A l'appui de ses accusations, le journaliste cite le traitement du Débat national sur la transition énergétique (notre enquête est ici). Il note qu'au moment où le quotidien lance son supplément économie quotidien destiné "aux CSP++++", "Le Débat national sur la transition énergétique, peu traité par le journal, trouva soudain une vive expression (...) le 17 mai, sous la forme de quatre pages axées sur «la compétitivité des entreprises» et majoritairement rédigées par des journalistes économiques extérieurs à la rédaction. On expliquait que l’enjeu essentiel d’une nouvelle politique énergétique était la compétitivité des entreprises, que le gaz de schiste réveillait l’industrie américaine, que la politique énergétique allemande produisait maints effets pervers. Un colloque organisé par l’Association française des entreprises privées (les cent plus importantes) et le Cercle de l’Industrie (fondé naguère par Dominique Strauss-Kahn) avec Le Monde accompagnait cet exercice de communication, qui remerciait Alstom, Areva, GDF-Suez, Arkema, Lafarge, etc. Ces partenaires avaient-ils apporté 35 000 euros au journal pour prix de ces quatre pages, comme me l’indiqua un collègue bien placé pour le savoir?"

En clair, selon lui, les annonceurs du journal, plutôt pro-nucléaires, ont conduit la direction à réorienter le traitement de la question énergétique vers un mode "moins marqué", pour reprendre les termes qu'il attribue à Didier Pourquery, ex-directeur des rédactions, à propos de l'aéroport Notre-Dame des Landes. Sur ce point, difficile d'obtenir des informations supplémentaires. Toutefois, à la régie publicitaire du journal, on souligne de manière sybilline que si tel a été le cas, "35 000 pour quatre pages dans le journal, ce n'est pas cher payé". En effet, le tarif facial d'une page de publicité dans la partie actualité du Monde est de 135 000 euros et généralement le taux de négociation se situe entre 50% et 60% du prix facial.
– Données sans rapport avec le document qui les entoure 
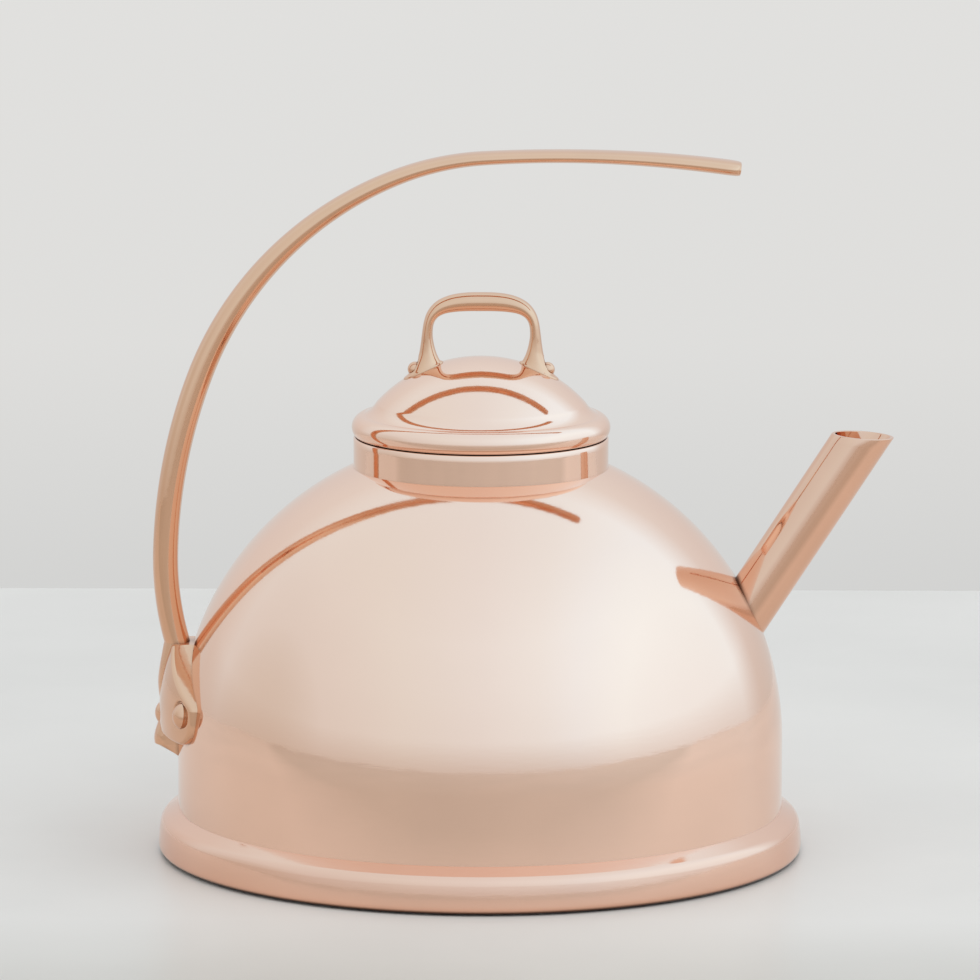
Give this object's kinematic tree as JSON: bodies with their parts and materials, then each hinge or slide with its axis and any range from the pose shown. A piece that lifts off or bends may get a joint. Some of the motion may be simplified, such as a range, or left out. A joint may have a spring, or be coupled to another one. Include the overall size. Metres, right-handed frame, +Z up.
{
  "type": "kettle",
  "caption": "Polished copper stovetop kettle: domed body on a flared foot, straight angled spout, lift-off round lid with a loop handle, and a tall cantilever bow handle riveted at one side.",
  "frame": {"origin": "centre of the foot on the plane that the kettle rests on", "axes": "+Z up along the body's axis, +X towards the spout, the bow handle rises from the -X side"},
  "size_m": [0.2441, 0.213, 0.2332],
  "materials": {
    "polished_copper": "mirror polish",
    "cast_handle": "mirror polish",
    "rivet_copper": "polished",
    "tinned_copper": "satin tin",
    "base_copper": "brushed"
  },
  "bodies": {
    "kettle": {"body_shell": "polished_copper", "foot_ring": "polished_copper", "base_plate": "base_copper", "neck_collar": "polished_copper", "spout_tube": "polished_copper", "handle_bow": "cast_handle", "handle_rivet_near": "rivet_copper", "handle_rivet_centre": "rivet_copper", "handle_rivet_far": "rivet_copper", "handle_washer_near": "rivet_copper", "handle_washer_centre": "rivet_copper", "handle_washer_far": "rivet_copper"},
    "lid": {"lid_dome": "polished_copper", "lid_skirt": "tinned_copper", "lid_handle": "cast_handle", "lid_rivet_left": "rivet_copper", "lid_rivet_right": "rivet_copper", "lid_washer_left": "rivet_copper", "lid_washer_right": "rivet_copper"}
  },
  "joints": [
    {"name": "lid_lift", "type": "slide", "parent": "kettle", "child": "lid", "axis": [0, 0, 1], "range_m": [0, 0.036]}
  ]
}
Ainsi, pour 4 pages, les partenaires auraient ainsi eu à payer une somme aux alentours de 250 000 euros.

Kempf revient aussi sur le traitement de la question de l'aéroport Notre-Dame des Landes. A plusieurs reprises, assure-t-il, ses supérieurs hiérarchiques ont refusé de l'envoyer sur place, en novembre 2012 lors des grandes manifestations. Il s'attarde également sur l'épisode de la suppression de sa chronique écologie en juin dernier. Nous le racontions ici. "En juin, une actualité politique obligea à supprimer la page de journal qui comprenait la chronique Politique. La direction de la rédaction décida de déplacer cette page au lendemain, et de supprimer de ce fait la chronique Ecologie qui devait paraitre ce jour. C’était un choix éditorial net, qui marquait quelle était la priorité. Pour la première fois depuis sa création, cette chronique était supprimée", détaille Kempf. Rappelons toutefois que cette chronique est tout de même parue en ligne et que l'actualité politique en question était la mort de Pierre Mauroy, ex-Premier ministre. A ses yeux, ce fut pourtant l'incident de trop. A ce sujet, un journaliste du quotidien, Arnaud Leparmentier a réagi sur Twitter, en se moquant, un peu, de Kempf.
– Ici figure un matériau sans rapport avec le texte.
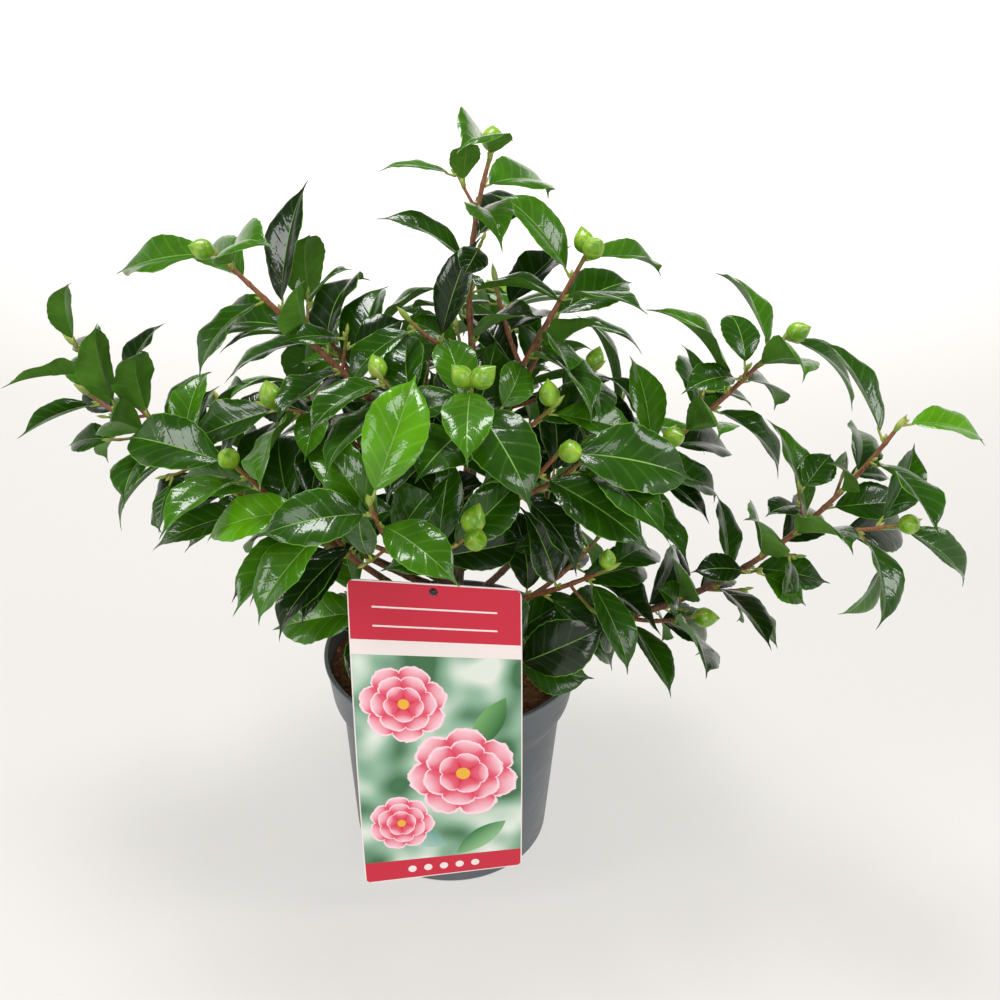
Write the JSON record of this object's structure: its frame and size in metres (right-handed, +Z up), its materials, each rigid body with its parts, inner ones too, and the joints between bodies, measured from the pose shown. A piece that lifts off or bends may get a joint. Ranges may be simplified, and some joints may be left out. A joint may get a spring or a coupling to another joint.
{
  "type": "camellia shrub",
  "caption": "Young evergreen camellia with glossy leaves and green flower buds on spreading boughs, in a round nursery pot with a picture label.",
  "frame": {"origin": "centre of the pot's flat underside", "axes": "+Z up the trunk, -Y towards the front of the pot where the label hangs, +X to the right along the widest spread"},
  "size_m": [0.5669, 0.3347, 0.4817],
  "materials": {
    "pot": "satin anthracite moulded plastic",
    "soil": "loose brown peat and coir",
    "label": "printed card with a gloss coat",
    "stake": "black moulded plastic",
    "trunk_bark": "grey-brown bark",
    "bough_bark": "red-brown young bark",
    "foliage": "glossy dark green leaves"
  },
  "bodies": {
    "root": {"pot": "pot", "soil": "soil", "label": "label", "label_stake": "stake", "trunk": "trunk_bark", "bough_top_right": "bough_bark", "bough_upper_left": "bough_bark", "bough_left": "bough_bark", "bough_left_front": "bough_bark", "bough_low_left": "bough_bark", "bough_front": "bough_bark", "bough_centre": "bough_bark", "bough_right_front": "bough_bark", "bough_right_upper": "bough_bark", "bough_right_lower": "bough_bark", "bough_front_left": "bough_bark", "bough_front_right": "bough_bark", "bough_upper_right": "bough_bark", "bough_upper_back": "bough_bark", "bough_low_right": "bough_bark", "bough_back_left": "bough_bark", "bough_back": "bough_bark", "bough_back_right": "bough_bark", "leaves_top": "foliage", "leaves_top_right": "foliage", "leaves_upper_left": "foliage", "leaves_left": "foliage", "leaves_left_front": "foliage", "leaves_low_left": "foliage", "leaves_front": "foliage", "leaves_centre": "foliage", "leaves_right_front": "foliage", "leaves_right_upper": "foliage", "leaves_right_lower": "foliage", "leaves_front_left": "foliage", "leaves_front_right": "foliage", "leaves_upper_right": "foliage", "leaves_upper_back": "foliage", "leaves_low_right": "foliage", "leaves_back_left": "foliage", "leaves_back": "foliage", "leaves_back_right": "foliage"}
  },
  "joints": []
}
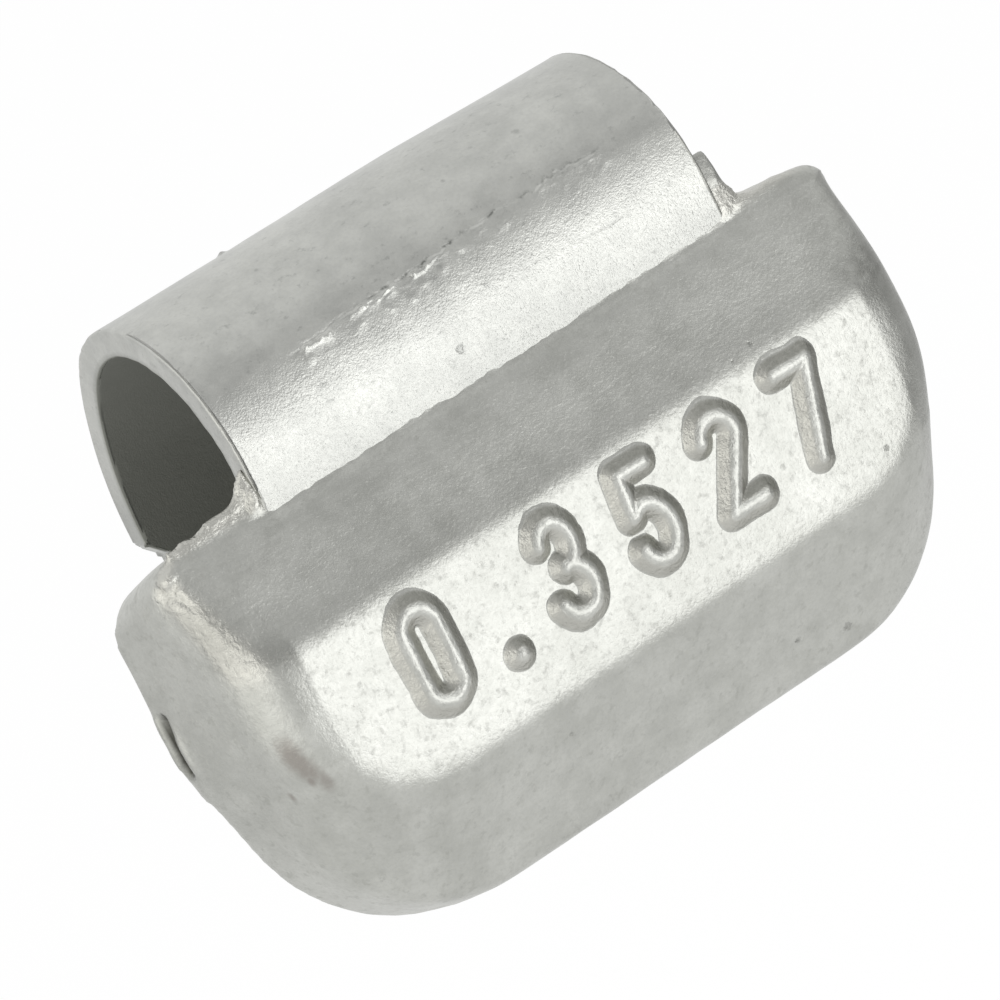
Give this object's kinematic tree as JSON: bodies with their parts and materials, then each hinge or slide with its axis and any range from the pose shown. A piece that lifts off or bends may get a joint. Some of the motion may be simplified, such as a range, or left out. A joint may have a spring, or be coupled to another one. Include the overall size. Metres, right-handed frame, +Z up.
{
  "type": "clip-on wheel balance weight",
  "caption": "Cast zinc wheel balance weight with a sprung steel clip that arches over the edge of a wheel's rim.",
  "frame": {"origin": "axis of the clip's arch, midway along the clip", "axes": "+X along the rim, -Y is the marked front face, +Z up, from the body towards the rim's edge"},
  "size_m": [0.0251, 0.0114, 0.0187],
  "materials": {
    "zinc": "as-cast zinc, fine grain, matt silver grey",
    "spring_steel": "zinc-plated spring strip, dull silver, lightly scuffed"
  },
  "bodies": {
    "root": {"weight_body": "zinc", "clip": "spring_steel"}
  },
  "joints": []
}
Dans la journée, Kempf a répliqué, sur Twitter, à Leparmentier en expliquant qu'il ne vérifie pas ses infos. Selon l'ex-journaliste du Monde, sa chronique n'a pas été remplacée, mais trappée et publiée en ligne suite à sa lourde insistance par courriel auprès de la direction.
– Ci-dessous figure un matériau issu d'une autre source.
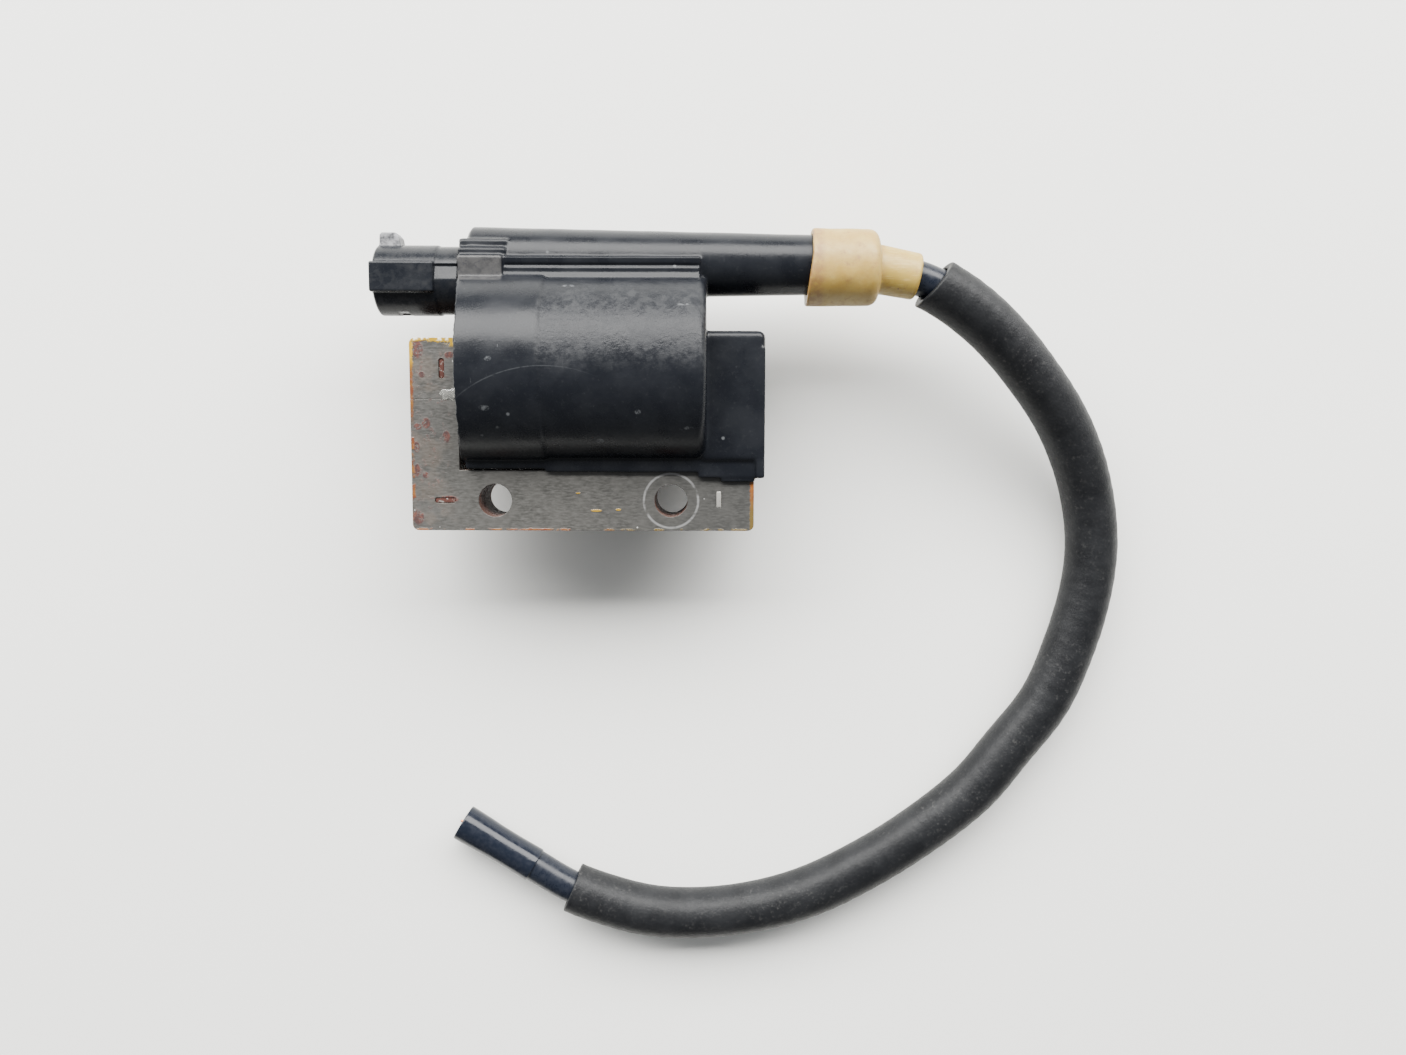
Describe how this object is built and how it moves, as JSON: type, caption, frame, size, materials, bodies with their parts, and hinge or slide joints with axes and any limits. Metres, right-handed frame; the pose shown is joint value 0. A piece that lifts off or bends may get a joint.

Contactée par @si, la direction du Monde réagit au sujet de l'accusation de censure."Contrairement à ce qu’il prétend, Hervé Kempf n’a jamais fait l’objet de la moindre censure au Monde. La fréquence de ses chroniques et de ses articles en a amplement témoigné. Il est arrivé une seule fois, en quatre ans, que la publication de sa chronique soit repoussée – comme cela peut se produire pour tout article du journal, en fonction des priorités de l’actualité. Hervé Kempf a décidé de quitter Le Monde de sa propre initiative. Il sera prochainement remplacé dans nos pages en tant que chroniqueur sur les questions d’environnement - un thème que Le Monde entend continuer de traiter dans toute sa richesse", détaille la direction du journal sans apporter de réponse à la question sur les pages rédactionnelles. En interne, une journaliste s'étonne de la charge de Kempf. "En six ans pas un mot de sa chronique n'a été censuré. Il a tenu une chronique hebdomadaire sur l'environnement et il vient crier à la censure au journal. C'est un brin exagéré".